Native spiritual leaders grow up observing and participating in the ceremonies of their people. They train for years before taking the mantle of leadership on themselves; as a result, they know how to run them safely and respectfully. Their focus is on service, not self.

Sadly, most media outlets know little about traditional Native ceremonies, and some of the coverage has been painfully ignorant. This week,
CBS ran a morning news segment about the tragedy, ending with the
question, “How dangerous are these ceremonies?” and telling viewers
that Ray didn’t have a building permit for his sweat lodge structure.

As
a result, many in the Indian community are wondering when Guru Ray’s
bungling of his “sweat lodge” ceremony will result in additional
obstacles and hassles — let’s call it “white tape” — for Indian people
who want to pray in their traditional ways. Already, just holding an inipi comes with hassles enough.

{::PAGEBREAK::}

Here in Boulder, Native people used to hold inipi ceremonies
on Valmont Butte. Then one night, a sweat lodge was broken up by law
enforcement officials, who got a complaint about the fire and didn’t
know that Indian people have used the Butte, which they consider
sacred, since before white folks came to this valley. Try to imagine
being forced out of your church or synagogue in the middle of prayer.
It was a desecration.

Once apologies were issued and it was established that Indians can,  indeed, use Valmont Butte for sweat lodge
ceremonies, additional hassles arose. The spiritual leader who ran the
lodges was told he would have to get a permit for the fire before
planning a ceremony. As a result, Valmont Butte has fallen silent, and
songs are now sung elsewhere.

[ If people had the proper respect for Native culture, the three people who died in Sedona would still be alive. ]

Who wants to get a permit to be able to pray?

Many
Indian spiritual leaders worry that local and state governments will
use the Sedona debacle as an excuse to regulate Native inipi ceremonies. Fire permits.

Building permits. Maximum occupancy regulations. Licensing. The potential list goes on.

If
people had the proper respect for Native culture, the three people who
died in Sedona would still be alive. And yet Ray and those like him —
men and women who pirate Native culture — probably don’t think of
themselves as being disrespectful. Something about the Native way of
life calls to them, and they respond, seeking connection. But too often
they respond in an egoistic way, demanding rather than humbly asking
and bypassing tradition in favor of shortcuts to personal fulfillment.

A dear friend of mine — a Native spiritual
leader — has had strangers show up at his door, checkbooks in hand,
wanting to know how they can arrange an Indian naming ceremony so that
they can finally get the Indian name they picked out for themselves
(inevitably something with “Wolf ” or “Eagle” in it).

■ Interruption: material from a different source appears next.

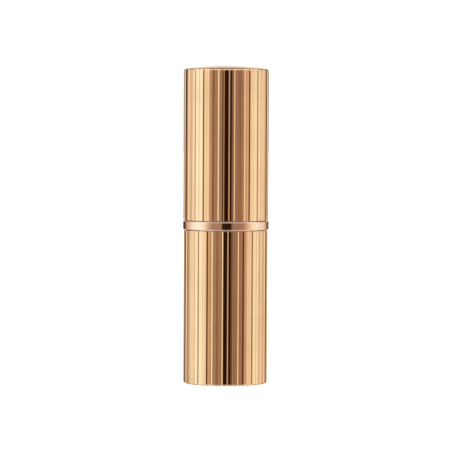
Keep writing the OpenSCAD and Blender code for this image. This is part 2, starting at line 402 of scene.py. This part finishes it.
def build_bullet(material):
    """A slanted lipstick: a rounded crown, cut by a sloping face whose edges are softened."""
    bottom, top = heights("lipstick_bullet")
    radius = radii("lipstick_bullet")[1]
    slope = math.tan(math.radians(42))
    tip_y = 0.6 * radius
    crown = 1.8 * MM
    squareness = 3.2
    hollow_depth = 0.35 * MM
    soft = 0.5 * MM
    steps, rings = 192, 56

    def surface(x, y):
        r = min(1, math.hypot(x, y) / radius)
        dome = top - crown * (1 - math.sqrt(max(0, 1 - r**squareness)))
        hollow = hollow_depth * (1 - r * r)
        face = top - (tip_y - y) * slope - hollow
        return smooth_min(dome, face, soft)

    verts, faces = [], []
    for r in [radius * math.sin(math.pi / 2 * (i + 1) / rings) for i in range(rings)]:
        for a in even_angles(steps):
            x, y = r * math.cos(a), r * math.sin(a)
            verts.append((x, y, surface(x, y)))
    for i in range(rings - 1):
        for j in range(steps):
            k = (j + 1) % steps
            faces.append((i * steps + j, (i + 1) * steps + j, (i + 1) * steps + k, i * steps + k))
    side = (rings - 1) * steps
    walls = 6
    for w in range(1, walls + 1):
        for j in range(steps):
            x, y, z = verts[side + j]
            verts.append((x, y, z + (bottom - z) * w / walls))
        row = side + w * steps
        for j in range(steps):
            k = (j + 1) % steps
            faces.append((row - steps + j, row + j, row + k, row - steps + k))
    crown_point, foot_point = len(verts), len(verts) + 1
    verts += [(0, 0, surface(0, 0)), (0, 0, bottom)]
    for j in range(steps):
        k = (j + 1) % steps
        faces.append((crown_point, j, k))
        faces.append((foot_point, row + k, row + j))
    return mesh_object("lipstick_slanted_bullet", verts, faces, material, smooth_angle=50)


# ---------------------------------------------------------------- studio


def full_circle(left, right):
    """Stops in degrees from the camera's direction, 0 to 180 each way, as a ramp over the circle."""
    stops = [(0.5 - at / 360, colour) for at, colour in reversed(left)]
    return stops + [(0.5 + at / 360, colour) for at, colour in right]


def build_world():
    """A round studio that only mirror-like rays see: a dark slot at the camera, dim warm card
    beside it, broad soft boxes at the sides, a dark seam, and a pale sweep behind the case.
    All other light is an even white."""
    slot = (0.024, 0.007, 0.001)
    seam = (0.05, 0.018, 0.004)
    pale_card = (0.90, 0.84, 0.80)
    table = (0.76, 0.80, 0.88)
    top_box = (0.99, 0.95, 0.95)
    ceiling = (0.47, 0.35, 0.29)
    overhead = (0.30, 0.20, 0.15)
    sweep = [(162, (0.60, 0.55, 0.51)), (180, (0.98, 0.93, 0.88))]
    left = [(9, slot), (11, (0.34, 0.23, 0.18)), (18, (0.42, 0.26, 0.20)), (34, (0.40, 0.26, 0.19))]
    left += [(44, (0.58, 0.39, 0.26)), (56, (0.94, 0.80, 0.66)), (68, (1.04, 1.10, 1.08))]
    left += [(86, (1.04, 1.13, 1.12)), (98, (0.99, 0.95, 0.90)), (112, (0.86, 0.68, 0.60))]
    left += [(128, (0.56, 0.42, 0.34)), (141, seam), (149, seam)]
    right = [(14, slot), (16, (0.22, 0.13, 0.10)), (22, (0.34, 0.21, 0.17)), (40, (0.35, 0.20, 0.14))]
    right += [(50, (0.46, 0.27, 0.19)), (62, (0.76, 0.54, 0.42)), (74, (0.94, 0.84, 0.72))]
    right += [(88, (1.00, 0.99, 0.88)), (104, (0.96, 0.88, 0.78)), (118, (0.92, 0.77, 0.66))]
    right += [(130, (0.70, 0.54, 0.48)), (146, (0.13, 0.06, 0.03)), (152, (0.10, 0.04, 0.02))]
    left += sweep
    right += sweep

    world = bpy.data.worlds.new("studio")
    bpy.context.scene.world = world
    world.use_nodes = True
    tree = world.node_tree
    tree.nodes.clear()

    def add(kind, operation=None):
        node = tree.nodes.new(kind)
        if operation:
            node.operation = operation
        return node

    def link(source, target):
        tree.links.new(source, target)

    direction = add("ShaderNodeTexCoord")
    split = add("ShaderNodeSeparateXYZ")
    link(direction.outputs["Generated"], split.inputs["Vector"])
    towards_camera = add("ShaderNodeMath", "MULTIPLY")
    towards_camera.inputs[1].default_value = -1
    link(split.outputs["Y"], towards_camera.inputs[0])
    azimuth = add("ShaderNodeMath", "ARCTAN2")
    link(split.outputs["X"], azimuth.inputs[0])
    link(towards_camera.outputs[0], azimuth.inputs[1])
    share = add("ShaderNodeMapRange")
    share.inputs["From Min"].default_value = -math.pi
    share.inputs["From Max"].default_value = math.pi
    link(azimuth.outputs[0], share.inputs["Value"])
    around = add("ShaderNodeValToRGB")
    fill_ramp(around.color_ramp, full_circle(left, right))
    link(share.outputs["Result"], around.inputs["Fac"])

    def fade(source, start, end, low, high):
        """A share that runs from low to high as the source runs from start to end."""
        node = add("ShaderNodeMapRange")
        node.inputs["From Min"].default_value = start
        node.inputs["From Max"].default_value = end
        node.inputs["To Min"].default_value = low
        node.inputs["To Max"].default_value = high
        link(source, node.inputs["Value"])
        return node.outputs["Result"]

    def mix(share, first, second):
        """The first colour at a share of 0 and the second at 1. Either may be a socket."""
        node = add("ShaderNodeMix")
        node.data_type = "RGBA"
        link(share, node.inputs["Factor"])
        for socket, colour in ((node.inputs[6], first), (node.inputs[7], second)):
            if isinstance(colour, tuple):
                socket.default_value = (*colour, 1)
            else:
                link(colour, socket)
        return node.outputs[2]

    # A direction has a length of 1, so its Z is the sine of its height above the horizon.
    height = split.outputs["Z"]
    away_from_camera = split.outputs["Y"]
    walls = around.outputs["Color"]

    # Below the horizon: the walls' pattern, then a little paler, then the table under the foot
    lower = mix(fade(height, -0.36, -0.16, 0.22, 0), walls, pale_card)
    lower = mix(fade(height, -0.95, -0.82, 0.7, 0), lower, table)

    # Above it: a bright soft box in front, a dim ceiling behind, and a darker patch overhead
    front = mix(fade(height, 0.12, 0.40, 0, 0.85), walls, top_box)
    behind = mix(fade(height, 0.16, 0.36, 0, 1), walls, ceiling)
    upper = mix(fade(away_from_camera, 0.25, 0.45, 0, 1), front, behind)
    upper = mix(fade(height, 0.78, 0.88, 0, 1), upper, overhead)
    pattern = mix(fade(height, -0.02, 0.02, 0, 1), lower, upper)

    mirror_light = add("ShaderNodeBackground")
    mirror_light.inputs["Strength"].default_value = 1.0
    link(pattern, mirror_light.inputs["Color"])
    plain_light = add("ShaderNodeBackground")
    plain_light.inputs["Color"].default_value = (1, 1, 1, 1)
    plain_light.inputs["Strength"].default_value = 1.05
    path = add("ShaderNodeLightPath")
    chosen = add("ShaderNodeMixShader")
    link(path.outputs["Is Glossy Ray"], chosen.inputs["Fac"])
    link(plain_light.outputs[0], chosen.inputs[1])
    link(mirror_light.outputs[0], chosen.inputs[2])
    output = add("ShaderNodeOutputWorld")
    link(chosen.outputs[0], output.inputs["Surface"])


def build_floor():
    """A white floor that glows a little, so that it stays white. The metal doesn't mirror it."""
    bpy.ops.mesh.primitive_circle_add(vertices=96, radius=6, fill_type="NGON")
    floor = bpy.context.object
    floor.name = "floor"
    n = Nodes("floor_white")
    n.link(n.ramp(n.noise(3, 2), shades((0.84, 0.84, 0.84), 0.99, 1.01)), n.shader.inputs["Base Color"])
    n.set(Roughness=0.9, Emission_Color=(1, 1, 1, 1), Emission_Strength=0.5, Specular_IOR_Level=0.0)
    floor.data.materials.append(n.material)
    floor.visible_glossy = False


def build_camera():
    """A long lens that looks slightly down at the case, rolled by the case's lean in the photo."""
    data = bpy.data.cameras.new("camera")
    data.sensor_width = 36
    data.lens = 219.8
    data.clip_start, data.clip_end = 0.01, 50
    camera = bpy.data.objects.new("camera", data)
    bpy.context.scene.collection.objects.link(camera)
    aside = 0.06 * MM
    lean = math.radians(0.28)
    target = Vector((aside, 0, 37.8 * MM))
    back_and_up = Vector((0, -664 * MM, 24.2 * MM))
    camera.location = target + back_and_up
    camera.rotation_mode = "QUATERNION"
    level = (target - camera.location).to_track_quat("-Z", "Y")
    camera.rotation_quaternion = level @ Quaternion((0, 0, 1), lean)
    bpy.context.scene.camera = camera


# ---------------------------------------------------------------- put it together

rose = metal("rose_gold", (0.94, 0.70, 0.44), 0.07, 0.0006 * MM)
ring_rose = metal("ring_rose_gold", (0.95, 0.76, 0.60), 0.09, 0.0004 * MM)
ferrule_rose = metal("ferrule_rose_gold", (0.93, 0.71, 0.50), 0.08, 0.0004 * MM)
liner = plastic("liner_plastic", (0.72, 0.66, 0.58), 0.34, coat=0.1)
pale = plastic("mechanism_plastic", (0.84, 0.82, 0.77), 0.42)
silicone = plastic("silicone", (0.62, 0.60, 0.57), 0.6, grain=0.004 * MM)
weight = steel("weight_steel")
lipstick = wax("lipstick_wax")
label = film("label_film")

PIECES = [
    (build_cap_shell(rose), "cap", "cap_shell", "rose_metal"),
    (build_base_shell(rose), "base", "base_shell", "rose_metal"),
    (build_ring(ring_rose), "collar", "collar_ring", "ring_metal"),
    (build_top_disc(ring_rose), "cap", "cap_top_disc", "ring_metal"),
    (build_ferrule(ferrule_rose), "collar", "ferrule", "ferrule_metal"),
    (build_bullet(lipstick), "carrier", "lipstick_bullet", "lipstick_wax"),
]
for piece, body, node, slot in PIECES:
    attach(piece, body)
    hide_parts(node)

CARRIED_OVER = {
    "base_weight": weight,
    "cap_weight": weight,
    "shade_label": label,
    "base_liner": liner,
    "cap_liner": liner,
    "collar_bushing": liner,
    "inner_tube": pale,
    "spiral_sleeve": pale,
    "carrier_cup": pale,
    "cap_click_ring": pale,
    "lower_brake_ring": silicone,
    "upper_brake_ring": silicone,
}
for node, material in CARRIED_OVER.items():
    for material_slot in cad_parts[node].material_slots:
        material_slot.material = material

build_floor()
build_world()
build_camera()
bpy.context.scene.view_settings.view_transform = "Standard"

He’s had men and
women come to him uninvited, holding pipes they bought in tourist
shops, wanting to be made “pipe carriers.” He’s had people he doesn’t
know ask him how much he charges to run a vision quest ceremony.

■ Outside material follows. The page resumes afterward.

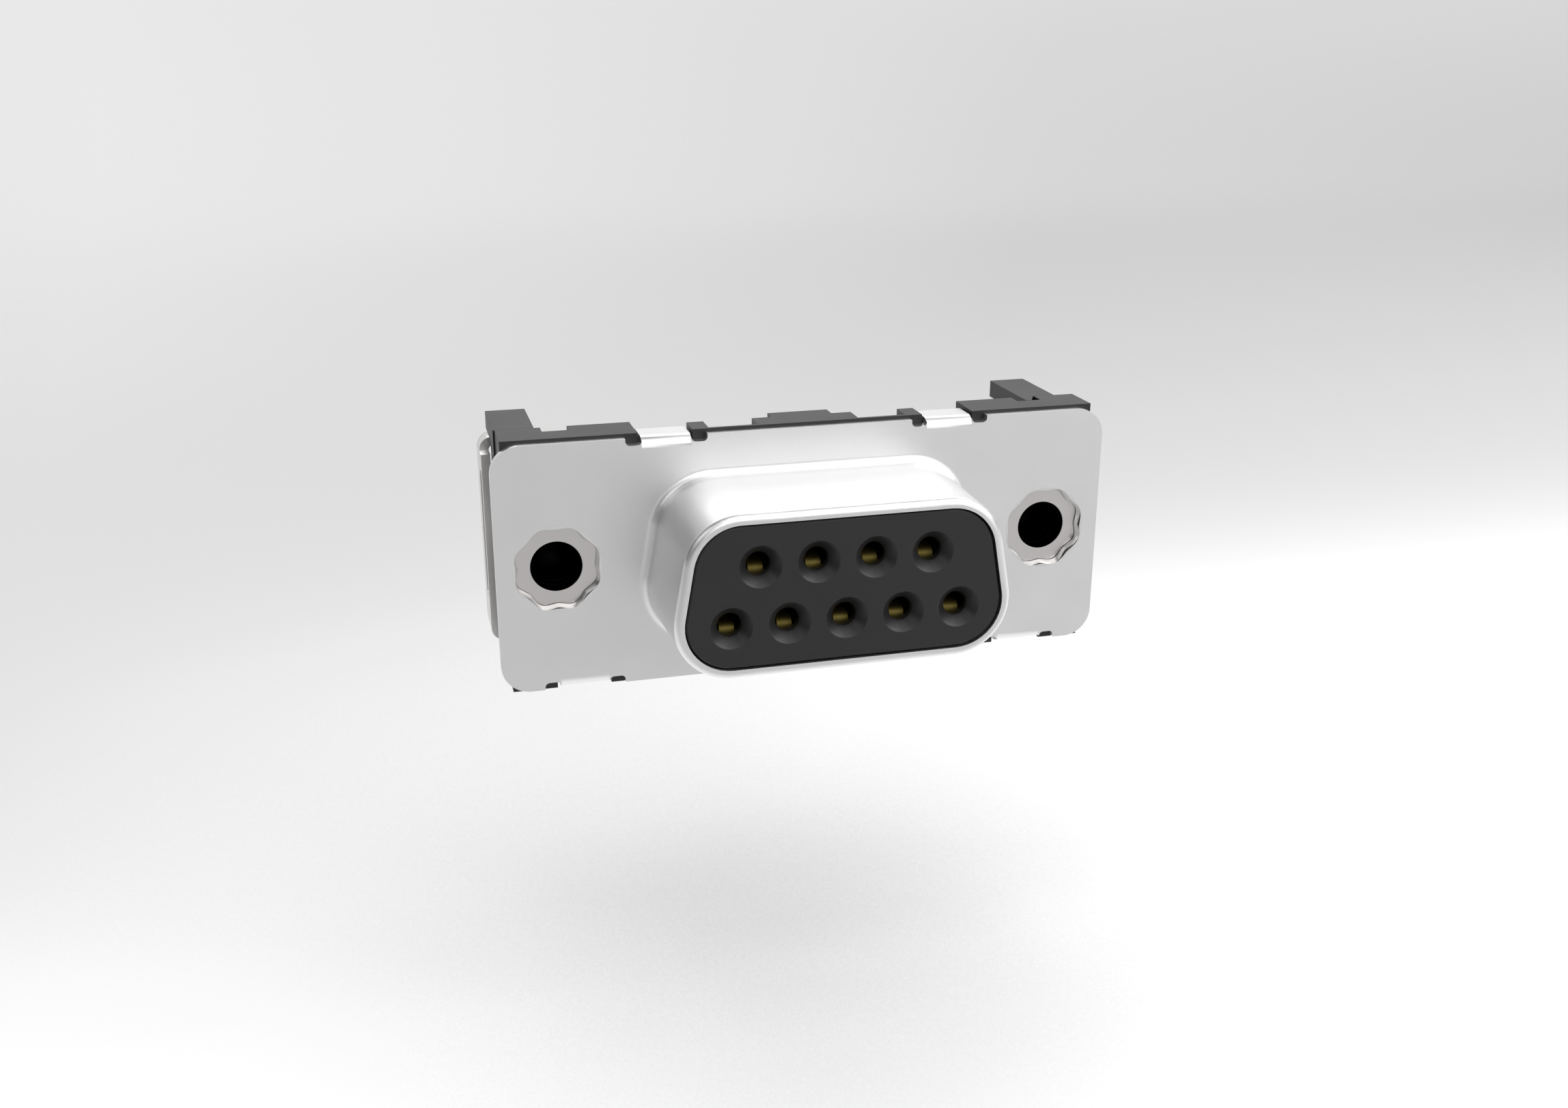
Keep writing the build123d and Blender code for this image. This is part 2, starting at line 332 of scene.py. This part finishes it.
def thread_group():
    """A three-sided ridge that winds down a bore along Y, its sizes in metres."""
    tree = bpy.data.node_groups.new("internal_thread", "GeometryNodeTree")
    named = {
        "Radius": "Float", "Length": "Float", "Turns": "Float", "Ridge": "Float",
        "Place": "Vector", "Finish": "Material",
    }
    for label, kind in named.items():
        tree.interface.new_socket(name=label, in_out="INPUT", socket_type="NodeSocket" + kind)
    tree.interface.new_socket(name="Geometry", in_out="OUTPUT", socket_type="NodeSocketGeometry")
    given = tree.nodes.new("NodeGroupInput").outputs
    out = tree.nodes.new("NodeGroupOutput")
    helix = new_geometry_node(
        tree, "GeometryNodeCurveSpiral", Resolution=40, Rotations=given["Turns"],
        Start_Radius=given["Radius"], End_Radius=given["Radius"], Height=given["Length"],
    )
    upright = new_geometry_node(tree, "GeometryNodeSetCurveNormal", Curve=helix.outputs[0])
    upright.mode = "Z_UP"
    section = new_geometry_node(
        tree, "GeometryNodeCurvePrimitiveCircle", Resolution=3, Radius=given["Ridge"],
    )
    ridge = new_geometry_node(
        tree, "GeometryNodeCurveToMesh", Curve=upright.outputs[0],
        Profile_Curve=section.outputs["Curve"], Fill_Caps=True,
    )
    placed = new_geometry_node(
        tree, "GeometryNodeTransform", Geometry=ridge.outputs[0],
        Translation=given["Place"], Rotation=(-math.pi / 2, 0, 0),
    )
    real = new_geometry_node(tree, "GeometryNodeRealizeInstances", Geometry=placed.outputs[0])
    done = new_geometry_node(
        tree, "GeometryNodeSetMaterial", Geometry=real.outputs[0], Material=given["Finish"],
    )
    tree.links.new(done.outputs[0], out.inputs["Geometry"])
    return tree


thread_pitch = 0.635 * mm
thread_turns = 4.5
ridge_r = 0.12 * mm
ridge_root = 0.01 * mm
internal_thread = thread_group()


def cut_thread(name, centre_x, finish):
    """The ridge of one insert's thread, made into a plain mesh."""
    piece = bpy.data.objects.new(name, bpy.data.meshes.new(name))
    bpy.context.collection.objects.link(piece)
    wind = piece.modifiers.new("wind", "NODES")
    wind.node_group = internal_thread
    values = {
        "Radius": bore_r + ridge_root - ridge_r / 2, "Length": thread_pitch * thread_turns,
        "Turns": thread_turns, "Ridge": ridge_r,
        "Place": (centre_x, insert_start[1] + 2 * ridge_r, 0), "Finish": finish,
    }
    for socket in internal_thread.interface.items_tree:
        if socket.name in values:
            wind[socket.identifier] = values[socket.name]
    baked = bpy.data.meshes.new_from_object(piece.evaluated_get(bpy.context.evaluated_depsgraph_get()))
    piece.modifiers.clear()
    piece.data = baked
    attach(piece, "root")


for end, sign in (("left", -1), ("right", 1)):
    plate = insert_plate.copy()
    blacken_bore(plate, sign * hole_x)
    softened(f"threaded_insert_{end}", plate, turned_edge)
    cut_thread(f"thread_{end}", sign * hole_x, plate)

# Brackets
# Tinned steel sheet, folded into a side wall, a lip, a floor and a web, which the riveted end
# of an insert holds against the rear insulator.
tin_plate = plated_metal("tin_plate", (0.74, 0.732, 0.72, 1), 0.28, 0.08, 0.0006 * mm)
for end in ("left", "right"):
    softened(f"bracket_{end}", tin_plate, sheared_edge)

# Studio
# A seamless pale sweep well below the hanging connector, a pale sky and six soft lamps.
floor_drop = 24 * mm
sweep_half_width = 2.0
sweep_front = -1.5
wall_start = 0.35
wall_bend = 0.6
wall_height = 2.0
bend_steps = 16


def sweep_profile():
    """Points in Y and Z along the floor, round the bend and up the wall."""
    points = [(sweep_front, -floor_drop), (0, -floor_drop)]
    for step in range(bend_steps + 1):
        turn = math.pi / 2 * step / bend_steps
        rise = wall_bend * (1 - math.cos(turn))
        points.append((wall_start + wall_bend * math.sin(turn), rise - floor_drop))
    return points + [(wall_start + wall_bend, wall_height)]


profile = sweep_profile()
corners = [(x, y, z) for y, z in profile for x in (-sweep_half_width, sweep_half_width)]
strips = [(2 * k, 2 * k + 1, 2 * k + 3, 2 * k + 2) for k in range(len(profile) - 1)]
sweep_mesh = bpy.data.meshes.new("studio_sweep")
sweep_mesh.from_pydata(corners, [], strips)
sweep_mesh.shade_smooth()
sweep = bpy.data.objects.new("studio_sweep", sweep_mesh)
bpy.context.collection.objects.link(sweep)
sweep_finish, sweep_tree, sweep_shader = new_material("studio_sweep")
sweep_shader.inputs["Base Color"].default_value = (0.3, 0.3, 0.3, 1)
sweep_shader.inputs["Roughness"].default_value = 0.9
sweep_shader.inputs["Specular IOR Level"].default_value = 0
# The sweep is made paler or darker over these metres of depth
lift_start = -0.1
lift_reach = 1.0
# How far back in metres, and how pale the sweep is made there on its left and on its right
lifts_left = ((-0.04, 1.0), (0.004, 0.78), (0.06, 0.52), (0.2, 0.57), (0.4, 0.68), (0.9, 0.78))
lifts_right = ((-0.04, 1.0), (0.036, 0.84), (0.09, 0.47), (0.2, 0.405), (0.4, 0.54), (0.9, 0.73))
# Its left and right part along lines that fan out from a point in front of the connector
fan_front = 0.07
fan_least = 0.02
fan_left = 0.025
fan_slant = 0.2
side_spread = 0.3
# How far in metres the connector shades the floor, and how deeply
open_sky = 0.055
shadow_weight = 3.8
# How much of the lift the metal mirrors from the floor in front of it, and where that grows
# to all of it
mirrored_share = 0.35
mirror_start = -0.03
mirror_full = 0.005


def lift_curve(tree, depth, lifts):
    """A tone that follows the depth through the points given."""
    node = tree.nodes.new("ShaderNodeFloatCurve")
    curve = node.mapping.curves[0]
    at = [((y - lift_start) / (lift_reach - lift_start), tone) for y, tone in lifts]
    curve.points[0].location = (0, at[0][1])
    curve.points[1].location = (1, at[-1][1])
    for point in at:
        curve.points.new(*point)
    node.mapping.update()
    tree.links.new(depth, node.inputs["Value"])
    return node.outputs["Value"]


def lift_backdrop(tree, shader):
    """Lifts the sweep to a pale tone for what looks at it, less where the connector covers the
    sky above it, and adds no light to the object's shading."""
    place = object_place(tree)
    depth = ranged(tree, place["Y"], 0, 1, lift_start, lift_reach)
    far = math_node(tree, "MAXIMUM", math_node(tree, "ADD", place["Y"], fan_front), fan_least)
    drift = math_node(tree, "MULTIPLY", place["Y"], -fan_slant)
    across = math_node(tree, "ADD", math_node(tree, "ADD", place["X"], fan_left), drift)
    side = ranged(tree, math_node(tree, "DIVIDE", across, far), 0, 1, -side_spread, side_spread)
    tone = tree.nodes.new("ShaderNodeMix")
    tree.links.new(side, tone.inputs["Factor"])
    tree.links.new(lift_curve(tree, depth, lifts_left), tone.inputs["A"])
    tree.links.new(lift_curve(tree, depth, lifts_right), tone.inputs["B"])
    sky = tree.nodes.new("ShaderNodeAmbientOcclusion")
    sky.samples = 8
    sky.inputs["Distance"].default_value = open_sky
    path = tree.nodes.new("ShaderNodeLightPath")
    share = ranged(tree, place["Y"], mirrored_share, 1, mirror_start, mirror_full)
    mirrored = math_node(tree, "MULTIPLY", path.outputs["Is Glossy Ray"], share)
    shadow = math_node(tree, "POWER", sky.outputs["AO"], shadow_weight)
    seen = math_node(tree, "MULTIPLY", path.outputs["Is Camera Ray"], shadow)
    looks = math_node(tree, "MAXIMUM", seen, mirrored)
    lit = math_node(tree, "MULTIPLY", tone.outputs["Result"], looks)
    tree.links.new(lit, shader.inputs["Emission Strength"])
    shader.inputs["Emission Color"].default_value = (1, 1, 1, 1)


lift_backdrop(sweep_tree, sweep_shader)
sweep_mesh.materials.append(sweep_finish)

world = bpy.data.worlds.new("studio")
bpy.context.scene.world = world
world.use_nodes = True
world.node_tree.nodes["Background"].inputs["Color"].default_value = (1, 1, 1, 1)
sky_light = 0.04
sky_look = 0.85
mirrored_sky = 0.02


def pale_sky(tree):
    """Shows a pale sky to what looks at it, and lights the object very little."""
    path = tree.nodes.new("ShaderNodeLightPath")
    mirrored = math_node(tree, "MULTIPLY", path.outputs["Is Glossy Ray"], mirrored_sky)
    looks = math_node(tree, "MAXIMUM", path.outputs["Is Camera Ray"], mirrored)
    strength = ranged(tree, looks, sky_light, sky_look, 0, 1)
    tree.links.new(strength, tree.nodes["Background"].inputs["Strength"])


pale_sky(world.node_tree)

lamp_distance = 0.45


def soft_lamp(name, azimuth, elevation, size, radiance):
    """A soft lamp aimed at the connector from those degrees, its size in metres and as bright
    as that all over its face."""
    lamp = bpy.data.lights.new(name, "AREA")
    lamp.shape = "RECTANGLE"
    lamp.size, lamp.size_y = size
    lamp.energy = radiance * math.pi * size[0] * size[1]
    obj = bpy.data.objects.new(name, lamp)
    bpy.context.collection.objects.link(obj)
    turn, rise = math.radians(azimuth), math.radians(elevation)
    aim = Vector((math.cos(rise) * math.cos(turn), math.cos(rise) * math.sin(turn), math.sin(rise)))
    obj.location = aim * lamp_distance
    obj.rotation_euler = (-aim).to_track_quat("-Z", "Y").to_euler()
    obj.visible_camera = False


soft_lamp("lamp_front", 280, 27, (0.44, 0.26), 1.8)
soft_lamp("lamp_front_low", 315, 8, (0.3, 0.11), 2.0)
soft_lamp("lamp_above", 290, 66, (0.36, 0.38), 1.65)
soft_lamp("lamp_right", 345, 36, (0.3, 0.34), 3.95)
soft_lamp("lamp_back", 75, 45, (0.46, 0.26), 1.45)
soft_lamp("lamp_left", 210, 40, (0.25, 0.26), 1.3)

camera_data = bpy.data.cameras.new("photo_camera")
camera_data.sensor_width = 36
camera_data.lens = 35.73
camera_data.clip_start = 0.001
camera = bpy.data.objects.new("photo_camera", camera_data)
bpy.context.collection.objects.link(camera)
camera.location = Vector((-20.594, -69.865, 24.696)) * mm
camera_aim = Vector((-1.369, 0, -0.213)) * mm
camera_roll = math.radians(0.13)
facing = (camera_aim - camera.location).to_track_quat("-Z", "Y").to_matrix().to_4x4()
camera.rotation_euler = facing.to_euler()
camera.rotation_euler.rotate_axis("Z", camera_roll)
bpy.context.scene.camera = camera

bpy.context.scene.view_settings.view_transform = "Standard"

If it weren’t so pathetic and insulting, it might be funny.

For
so long, the message from the Native world has been, “If you respect us
and want to know more about our way of life, approach us and ask in a
humble way.”

How
sad it will be if James Arthur Ray’s selfish actions, which have
already sown tragedy enough, bring trouble to the elders who have
safeguarded these ceremonies for centuries.